What really scares me is that people will think I’m a joke. Growing up, I’d hear my friends give guys shit, I’d hear my dad rip on these two guys he worked with…you could tell he had no respect for them at all.
My dad was kinda your typical hard-ass conservative father. It’s all about family, getting married, having kids…about being a man. I guess that’s what he meant when he made fun of the gay guys he worked with—they weren’t real men.
After high school I got a job as a messenger and moved into the city, up on 15th near Lombard. My roommates were big into coke and I started getting high with them once in a while. It wasn’t really a problem for me—I could still party at night and get up for work in the morning.
Met this guy who was one of my roommates’ friends…he was the first guy I really did anything with. Within 3 months we had moved in together. He dealt, so we were doing coke every day, but it still seemed like no big deal.

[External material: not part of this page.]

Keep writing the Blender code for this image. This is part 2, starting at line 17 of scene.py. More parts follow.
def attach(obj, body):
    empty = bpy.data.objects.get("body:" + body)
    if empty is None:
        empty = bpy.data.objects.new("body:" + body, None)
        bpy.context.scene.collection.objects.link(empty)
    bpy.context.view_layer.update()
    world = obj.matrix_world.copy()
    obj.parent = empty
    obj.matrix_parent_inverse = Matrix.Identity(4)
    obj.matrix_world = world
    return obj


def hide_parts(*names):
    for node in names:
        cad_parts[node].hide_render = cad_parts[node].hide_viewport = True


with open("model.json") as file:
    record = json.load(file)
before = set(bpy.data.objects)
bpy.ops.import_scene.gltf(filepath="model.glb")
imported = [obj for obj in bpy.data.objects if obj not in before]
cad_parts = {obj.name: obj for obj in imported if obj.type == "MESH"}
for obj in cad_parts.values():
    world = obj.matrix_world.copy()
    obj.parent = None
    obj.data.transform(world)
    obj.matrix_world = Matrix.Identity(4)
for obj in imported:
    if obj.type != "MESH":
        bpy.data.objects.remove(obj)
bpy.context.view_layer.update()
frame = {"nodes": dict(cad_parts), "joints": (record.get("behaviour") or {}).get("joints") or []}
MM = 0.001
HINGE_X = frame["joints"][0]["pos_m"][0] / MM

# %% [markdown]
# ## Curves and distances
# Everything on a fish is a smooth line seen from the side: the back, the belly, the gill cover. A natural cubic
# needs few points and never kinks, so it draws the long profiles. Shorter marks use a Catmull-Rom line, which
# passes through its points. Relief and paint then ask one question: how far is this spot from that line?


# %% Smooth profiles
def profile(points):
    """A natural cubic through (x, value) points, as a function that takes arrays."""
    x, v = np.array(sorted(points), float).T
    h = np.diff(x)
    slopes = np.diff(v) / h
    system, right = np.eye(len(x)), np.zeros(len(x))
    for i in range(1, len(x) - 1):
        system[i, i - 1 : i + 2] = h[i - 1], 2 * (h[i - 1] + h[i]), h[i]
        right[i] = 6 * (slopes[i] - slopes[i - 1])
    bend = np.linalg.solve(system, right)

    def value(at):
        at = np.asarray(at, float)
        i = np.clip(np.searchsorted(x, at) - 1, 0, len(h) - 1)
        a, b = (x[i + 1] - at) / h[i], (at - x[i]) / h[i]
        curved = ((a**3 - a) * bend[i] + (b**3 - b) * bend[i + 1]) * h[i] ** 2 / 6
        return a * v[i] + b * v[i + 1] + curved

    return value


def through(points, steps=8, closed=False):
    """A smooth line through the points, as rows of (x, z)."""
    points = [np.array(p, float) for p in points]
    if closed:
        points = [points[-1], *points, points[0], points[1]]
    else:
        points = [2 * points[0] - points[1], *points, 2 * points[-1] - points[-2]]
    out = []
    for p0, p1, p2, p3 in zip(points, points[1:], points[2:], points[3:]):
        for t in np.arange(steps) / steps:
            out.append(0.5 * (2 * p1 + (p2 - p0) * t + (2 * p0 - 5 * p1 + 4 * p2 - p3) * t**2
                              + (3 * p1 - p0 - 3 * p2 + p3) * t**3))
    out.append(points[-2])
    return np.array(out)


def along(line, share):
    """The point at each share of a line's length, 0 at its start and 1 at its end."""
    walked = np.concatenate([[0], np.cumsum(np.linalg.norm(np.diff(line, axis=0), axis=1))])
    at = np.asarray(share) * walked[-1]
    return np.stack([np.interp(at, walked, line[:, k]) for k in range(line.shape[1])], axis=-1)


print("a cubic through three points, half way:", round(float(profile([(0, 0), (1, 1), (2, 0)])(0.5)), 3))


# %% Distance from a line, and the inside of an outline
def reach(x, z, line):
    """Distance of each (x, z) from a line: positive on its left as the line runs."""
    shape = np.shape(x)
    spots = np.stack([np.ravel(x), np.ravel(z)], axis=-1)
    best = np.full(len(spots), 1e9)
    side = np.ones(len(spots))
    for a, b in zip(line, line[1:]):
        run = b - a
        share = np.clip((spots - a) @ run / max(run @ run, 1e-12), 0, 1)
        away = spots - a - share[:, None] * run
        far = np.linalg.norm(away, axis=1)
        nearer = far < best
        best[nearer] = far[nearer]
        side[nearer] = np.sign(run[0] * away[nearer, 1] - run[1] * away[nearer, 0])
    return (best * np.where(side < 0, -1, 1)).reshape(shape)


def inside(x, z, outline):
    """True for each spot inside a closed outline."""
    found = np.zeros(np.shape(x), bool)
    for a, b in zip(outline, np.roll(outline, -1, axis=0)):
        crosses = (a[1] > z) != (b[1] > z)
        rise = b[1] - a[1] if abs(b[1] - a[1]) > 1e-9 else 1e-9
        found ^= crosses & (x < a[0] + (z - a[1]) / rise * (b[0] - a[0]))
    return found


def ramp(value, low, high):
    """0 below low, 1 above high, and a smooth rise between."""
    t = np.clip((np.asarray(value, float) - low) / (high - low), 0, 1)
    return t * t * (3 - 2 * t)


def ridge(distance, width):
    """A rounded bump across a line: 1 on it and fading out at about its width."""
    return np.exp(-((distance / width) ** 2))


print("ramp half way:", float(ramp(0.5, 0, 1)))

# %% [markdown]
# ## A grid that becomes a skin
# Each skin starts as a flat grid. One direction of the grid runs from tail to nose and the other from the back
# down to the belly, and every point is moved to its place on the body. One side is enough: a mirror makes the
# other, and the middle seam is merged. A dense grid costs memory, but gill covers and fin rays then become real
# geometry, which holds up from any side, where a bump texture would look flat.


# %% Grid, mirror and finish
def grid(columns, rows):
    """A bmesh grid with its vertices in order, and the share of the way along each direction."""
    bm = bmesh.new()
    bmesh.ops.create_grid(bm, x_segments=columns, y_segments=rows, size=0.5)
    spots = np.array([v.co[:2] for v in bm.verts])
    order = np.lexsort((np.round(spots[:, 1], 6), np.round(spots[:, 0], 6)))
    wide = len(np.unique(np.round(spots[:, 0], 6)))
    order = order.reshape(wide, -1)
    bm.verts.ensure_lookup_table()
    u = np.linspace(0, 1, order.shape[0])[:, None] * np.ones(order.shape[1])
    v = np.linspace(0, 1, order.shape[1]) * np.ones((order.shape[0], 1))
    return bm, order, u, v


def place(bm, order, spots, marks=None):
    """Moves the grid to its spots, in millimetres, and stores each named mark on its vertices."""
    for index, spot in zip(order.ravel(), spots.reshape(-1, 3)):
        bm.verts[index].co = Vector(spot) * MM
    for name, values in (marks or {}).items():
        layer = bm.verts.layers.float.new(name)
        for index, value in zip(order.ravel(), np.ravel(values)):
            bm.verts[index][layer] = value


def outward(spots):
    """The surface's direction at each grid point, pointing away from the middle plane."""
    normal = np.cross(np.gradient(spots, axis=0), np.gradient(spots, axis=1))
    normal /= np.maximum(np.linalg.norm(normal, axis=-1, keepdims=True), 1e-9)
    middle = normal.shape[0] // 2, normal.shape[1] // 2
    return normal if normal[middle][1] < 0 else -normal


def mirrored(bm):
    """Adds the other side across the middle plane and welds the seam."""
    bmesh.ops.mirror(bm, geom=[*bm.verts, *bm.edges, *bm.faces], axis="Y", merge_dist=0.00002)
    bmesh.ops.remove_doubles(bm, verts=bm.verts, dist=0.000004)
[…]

The friends we’d get high with, they couldn’t care less who you were fucking. After having to hide it from everyone at home that I liked guys, it was a huge, huge relief.
Cause I was new to it, I sort of let my boyfriend show me the ropes. He’d get high and want to fuck…if we had friends over we’d just go in the bathroom. It was kinda fun—you do a line off the bathroom sink and then fuck right there. Like what you see in movies…seemed like that’s just what gay people did.
I guess I didn’t notice how attached I had become to this guy until we broke up. He was my first real boyfriend—I thought being with him was what “being gay” was. Plus he had the coke and knew all the friends we’d party with, so when he left, that stuff left too.
I thought the coke wasn’t a big deal, but when I didn’t have any more I started to feel it. Plus, I had been paying for the apartment, I had been buying food for me, him, and all the friends who were staying with us…I was tapped out. Was about to be kicked out of the apartment cause I had fallen so behind on the rent.
I didn’t know what to do so I called my mom. Hadn’t talked to my parents in, I don’t know, 6 months maybe? They knew I was living in a shithole apartment with a “roommate” and like, 5 or 6 guys who would crash on the sofas, but I hadn’t told them everything. I felt comfortable being gay in the city, but with my parents there was still all this shit…it had just been easier not to say anything.
My mom could tell I wasn’t in good shape. She said I could stay at their house until I found another place. I thought I would never go back there, but I didn’t really have any other choice right then. I don’t know why—maybe I thought I had nothing to lose—but I also told her about my boyfriend. Couldn’t even say the word “gay” to her yet. Told her I was bi.
When I first came home, I was terrified cause I wasn’t sure if my dad knew. About 2 weeks later my mom said she had told him before I even moved home. I thought she was going to say he wanted me out, but all she said was that I didn’t have to avoid him like I was doing.
My dad and I never really sat down and had the big talk—we don’t really do stuff like that—but I haven’t gotten kicked out, haven’t heard any more jokes, and for now I’m happy with that.
I still don’t really know what he thinks about it…maybe someday we’ll have to talk about things some more. What I do know is that I’m not a total joke to him. We can still talk to each other, have dinner together…I’ve started to go to some NA meetings to keep off coke and he’s always asking me how I’m feeling. Just being in different surroundings has made it easier to kick. It’s still a struggle sometimes, but I’m doing okay. One thing at a time, right?
I was so afraid of what would happen if they found out. I was afraid of being this guy no one could respect. When I left home I thought that the club scene, coke and my boyfriend were all that being gay was about. I thought our shithole apartment was the only place everyone would be cool with it. So far that’s all been wrong.
I still have a lot to figure out, but for now I’ve got to stop being so afraid of what I imagine, or what might happen, cause what’s important is what’s real.